═════ Available data
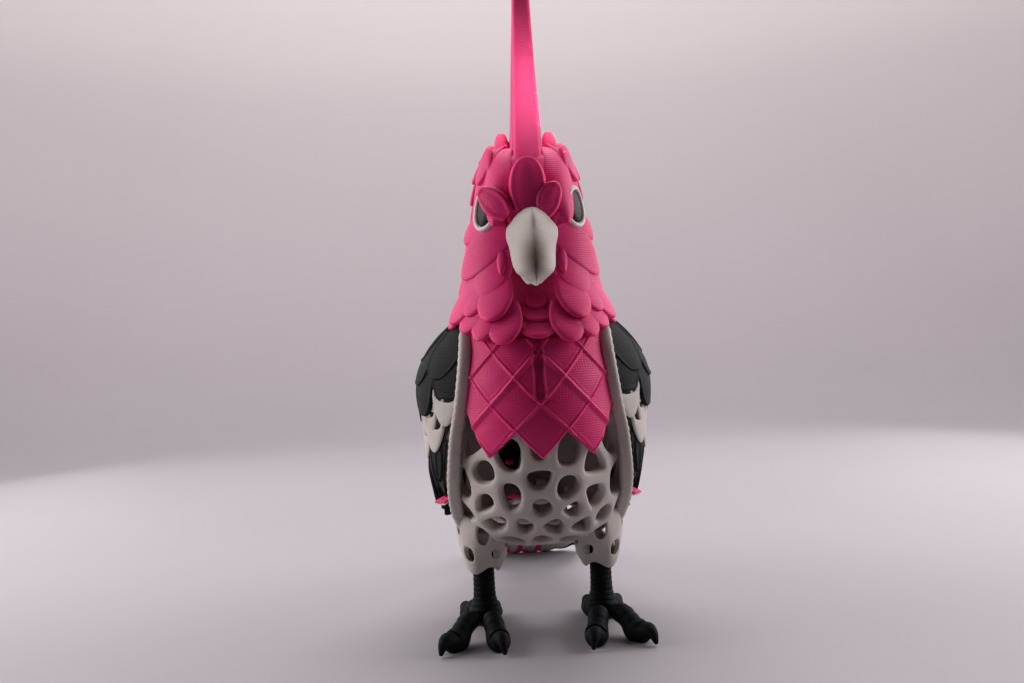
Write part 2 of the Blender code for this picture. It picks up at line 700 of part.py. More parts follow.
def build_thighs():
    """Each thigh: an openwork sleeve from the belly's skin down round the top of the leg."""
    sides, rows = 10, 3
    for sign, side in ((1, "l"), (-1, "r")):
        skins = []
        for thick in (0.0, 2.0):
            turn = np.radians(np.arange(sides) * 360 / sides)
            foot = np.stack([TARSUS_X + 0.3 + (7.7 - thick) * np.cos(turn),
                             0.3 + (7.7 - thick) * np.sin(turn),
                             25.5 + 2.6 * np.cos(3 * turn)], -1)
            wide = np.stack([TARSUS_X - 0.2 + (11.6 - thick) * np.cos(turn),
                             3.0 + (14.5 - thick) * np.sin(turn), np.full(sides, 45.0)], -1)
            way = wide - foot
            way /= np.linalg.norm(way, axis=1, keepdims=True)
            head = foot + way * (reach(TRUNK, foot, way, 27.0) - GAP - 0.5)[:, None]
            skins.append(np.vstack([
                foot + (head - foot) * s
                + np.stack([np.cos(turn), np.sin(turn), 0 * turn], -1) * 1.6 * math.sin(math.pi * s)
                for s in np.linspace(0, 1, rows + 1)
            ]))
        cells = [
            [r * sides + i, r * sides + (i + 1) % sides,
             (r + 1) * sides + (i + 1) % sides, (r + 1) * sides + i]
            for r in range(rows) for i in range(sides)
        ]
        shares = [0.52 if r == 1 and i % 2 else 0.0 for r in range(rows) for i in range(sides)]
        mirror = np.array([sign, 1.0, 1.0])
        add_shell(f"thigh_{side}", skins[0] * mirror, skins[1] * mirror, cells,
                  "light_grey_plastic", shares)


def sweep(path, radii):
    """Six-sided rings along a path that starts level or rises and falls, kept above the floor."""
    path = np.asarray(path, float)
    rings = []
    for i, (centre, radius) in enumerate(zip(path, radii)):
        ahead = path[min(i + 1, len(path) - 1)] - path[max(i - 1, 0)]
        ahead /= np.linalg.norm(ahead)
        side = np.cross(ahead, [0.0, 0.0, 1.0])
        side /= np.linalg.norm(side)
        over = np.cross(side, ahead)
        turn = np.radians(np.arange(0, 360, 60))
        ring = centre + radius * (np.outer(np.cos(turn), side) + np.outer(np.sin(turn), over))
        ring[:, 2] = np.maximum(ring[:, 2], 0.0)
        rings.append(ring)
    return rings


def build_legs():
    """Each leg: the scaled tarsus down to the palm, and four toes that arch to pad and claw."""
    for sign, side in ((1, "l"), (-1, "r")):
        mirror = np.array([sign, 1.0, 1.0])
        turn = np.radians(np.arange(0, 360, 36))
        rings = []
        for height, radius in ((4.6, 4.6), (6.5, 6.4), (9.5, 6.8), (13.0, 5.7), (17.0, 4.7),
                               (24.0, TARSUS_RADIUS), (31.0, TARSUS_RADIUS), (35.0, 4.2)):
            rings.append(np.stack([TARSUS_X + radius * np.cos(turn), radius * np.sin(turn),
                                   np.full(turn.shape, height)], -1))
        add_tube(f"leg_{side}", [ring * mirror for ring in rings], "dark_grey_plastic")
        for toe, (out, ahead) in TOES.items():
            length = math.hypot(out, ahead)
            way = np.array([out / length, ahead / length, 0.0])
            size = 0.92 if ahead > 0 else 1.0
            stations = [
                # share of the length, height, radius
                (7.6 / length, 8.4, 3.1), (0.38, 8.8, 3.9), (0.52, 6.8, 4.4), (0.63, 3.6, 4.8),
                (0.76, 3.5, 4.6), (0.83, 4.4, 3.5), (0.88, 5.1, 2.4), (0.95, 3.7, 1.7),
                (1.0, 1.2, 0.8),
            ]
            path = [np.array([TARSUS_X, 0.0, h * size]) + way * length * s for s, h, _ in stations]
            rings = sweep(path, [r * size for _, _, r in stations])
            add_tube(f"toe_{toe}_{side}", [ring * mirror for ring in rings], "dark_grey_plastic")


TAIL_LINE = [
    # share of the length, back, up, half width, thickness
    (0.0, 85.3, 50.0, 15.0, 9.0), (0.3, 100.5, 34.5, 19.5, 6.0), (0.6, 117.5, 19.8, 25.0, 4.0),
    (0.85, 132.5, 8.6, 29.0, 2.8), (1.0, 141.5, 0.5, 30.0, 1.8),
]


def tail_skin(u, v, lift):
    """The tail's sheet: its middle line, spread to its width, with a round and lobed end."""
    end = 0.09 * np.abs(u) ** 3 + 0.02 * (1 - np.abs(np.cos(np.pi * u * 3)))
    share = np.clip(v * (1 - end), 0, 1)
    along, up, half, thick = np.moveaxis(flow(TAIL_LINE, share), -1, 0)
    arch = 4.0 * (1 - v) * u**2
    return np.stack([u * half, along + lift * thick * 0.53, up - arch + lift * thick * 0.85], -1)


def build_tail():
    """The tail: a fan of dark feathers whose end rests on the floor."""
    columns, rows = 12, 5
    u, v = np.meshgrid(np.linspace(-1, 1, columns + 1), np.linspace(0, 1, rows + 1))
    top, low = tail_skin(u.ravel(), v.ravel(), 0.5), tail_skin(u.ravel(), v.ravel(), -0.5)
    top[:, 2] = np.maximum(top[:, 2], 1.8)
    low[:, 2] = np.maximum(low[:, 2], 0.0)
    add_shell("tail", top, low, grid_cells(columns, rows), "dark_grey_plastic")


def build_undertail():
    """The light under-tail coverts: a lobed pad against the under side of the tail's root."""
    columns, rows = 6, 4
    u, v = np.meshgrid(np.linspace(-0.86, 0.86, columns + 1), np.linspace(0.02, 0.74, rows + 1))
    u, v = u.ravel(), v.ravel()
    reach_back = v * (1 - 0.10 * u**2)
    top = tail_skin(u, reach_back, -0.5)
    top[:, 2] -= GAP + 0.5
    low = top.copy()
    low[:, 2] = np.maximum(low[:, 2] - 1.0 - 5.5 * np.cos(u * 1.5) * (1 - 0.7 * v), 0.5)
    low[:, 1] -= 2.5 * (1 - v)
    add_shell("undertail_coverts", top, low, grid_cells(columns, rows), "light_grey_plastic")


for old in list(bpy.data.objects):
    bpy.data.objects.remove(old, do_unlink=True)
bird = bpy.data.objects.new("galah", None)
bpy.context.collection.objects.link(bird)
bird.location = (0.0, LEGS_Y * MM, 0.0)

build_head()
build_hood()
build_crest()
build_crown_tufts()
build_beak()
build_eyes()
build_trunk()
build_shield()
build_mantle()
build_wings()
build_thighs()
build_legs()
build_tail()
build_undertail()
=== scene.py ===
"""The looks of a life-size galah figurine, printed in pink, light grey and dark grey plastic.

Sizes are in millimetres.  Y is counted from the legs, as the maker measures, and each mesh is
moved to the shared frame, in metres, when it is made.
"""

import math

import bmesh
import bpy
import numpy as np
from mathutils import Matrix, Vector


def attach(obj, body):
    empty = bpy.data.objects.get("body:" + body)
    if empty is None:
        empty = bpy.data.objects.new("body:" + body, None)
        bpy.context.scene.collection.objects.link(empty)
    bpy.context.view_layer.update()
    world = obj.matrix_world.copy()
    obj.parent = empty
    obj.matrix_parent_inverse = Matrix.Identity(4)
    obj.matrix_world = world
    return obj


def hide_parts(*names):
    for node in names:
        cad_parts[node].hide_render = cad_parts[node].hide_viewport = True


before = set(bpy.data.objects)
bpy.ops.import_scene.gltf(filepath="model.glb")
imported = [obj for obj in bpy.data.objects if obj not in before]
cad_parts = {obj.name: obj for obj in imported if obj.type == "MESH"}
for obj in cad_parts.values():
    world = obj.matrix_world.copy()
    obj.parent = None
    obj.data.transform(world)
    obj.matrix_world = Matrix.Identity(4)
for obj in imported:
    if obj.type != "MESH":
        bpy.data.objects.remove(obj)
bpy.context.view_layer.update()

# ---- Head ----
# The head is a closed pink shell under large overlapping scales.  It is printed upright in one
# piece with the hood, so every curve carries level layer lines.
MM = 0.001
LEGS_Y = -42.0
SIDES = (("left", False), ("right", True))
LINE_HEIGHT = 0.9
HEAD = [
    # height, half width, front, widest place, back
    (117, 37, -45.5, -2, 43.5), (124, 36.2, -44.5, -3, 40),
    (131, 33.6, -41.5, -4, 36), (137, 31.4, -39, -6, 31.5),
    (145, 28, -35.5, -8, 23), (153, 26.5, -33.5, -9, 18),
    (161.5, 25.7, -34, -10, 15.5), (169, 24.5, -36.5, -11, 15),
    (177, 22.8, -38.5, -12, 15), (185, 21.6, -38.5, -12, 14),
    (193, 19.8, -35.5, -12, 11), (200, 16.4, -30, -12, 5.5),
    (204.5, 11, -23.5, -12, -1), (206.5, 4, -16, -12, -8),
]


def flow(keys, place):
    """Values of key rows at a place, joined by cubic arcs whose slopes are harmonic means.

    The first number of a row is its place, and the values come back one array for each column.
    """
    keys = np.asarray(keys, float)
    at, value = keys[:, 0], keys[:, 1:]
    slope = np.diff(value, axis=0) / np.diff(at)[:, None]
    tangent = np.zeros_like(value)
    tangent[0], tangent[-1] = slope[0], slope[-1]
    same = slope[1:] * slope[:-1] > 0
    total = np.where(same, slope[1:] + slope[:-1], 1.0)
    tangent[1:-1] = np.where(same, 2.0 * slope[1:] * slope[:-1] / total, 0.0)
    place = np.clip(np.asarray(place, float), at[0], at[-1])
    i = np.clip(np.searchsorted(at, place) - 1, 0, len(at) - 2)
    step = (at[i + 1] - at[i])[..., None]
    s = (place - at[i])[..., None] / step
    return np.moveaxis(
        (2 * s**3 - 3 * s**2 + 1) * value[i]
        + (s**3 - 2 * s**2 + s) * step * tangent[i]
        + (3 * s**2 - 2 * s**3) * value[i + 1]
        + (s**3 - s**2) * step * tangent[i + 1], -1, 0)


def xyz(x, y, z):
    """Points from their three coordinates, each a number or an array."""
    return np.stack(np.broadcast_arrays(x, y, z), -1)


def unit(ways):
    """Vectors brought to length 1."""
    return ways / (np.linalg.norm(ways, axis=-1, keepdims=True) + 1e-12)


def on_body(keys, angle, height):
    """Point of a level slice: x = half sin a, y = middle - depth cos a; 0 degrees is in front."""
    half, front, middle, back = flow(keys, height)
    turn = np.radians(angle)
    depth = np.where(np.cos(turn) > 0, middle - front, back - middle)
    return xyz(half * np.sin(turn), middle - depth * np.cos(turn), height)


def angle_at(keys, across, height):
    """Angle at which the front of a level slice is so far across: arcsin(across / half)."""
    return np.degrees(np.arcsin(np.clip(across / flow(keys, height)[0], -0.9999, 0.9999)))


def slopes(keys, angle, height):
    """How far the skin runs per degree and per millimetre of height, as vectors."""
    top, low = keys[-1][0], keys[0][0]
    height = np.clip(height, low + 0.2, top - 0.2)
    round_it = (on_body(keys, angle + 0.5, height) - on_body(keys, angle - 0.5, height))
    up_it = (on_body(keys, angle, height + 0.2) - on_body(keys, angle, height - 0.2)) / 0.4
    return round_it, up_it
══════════
- Exercise instructions
Report every line containing the word "update" from the listing above.

- Exercise answer
    bpy.context.view_layer.update()
bpy.context.view_layer.update()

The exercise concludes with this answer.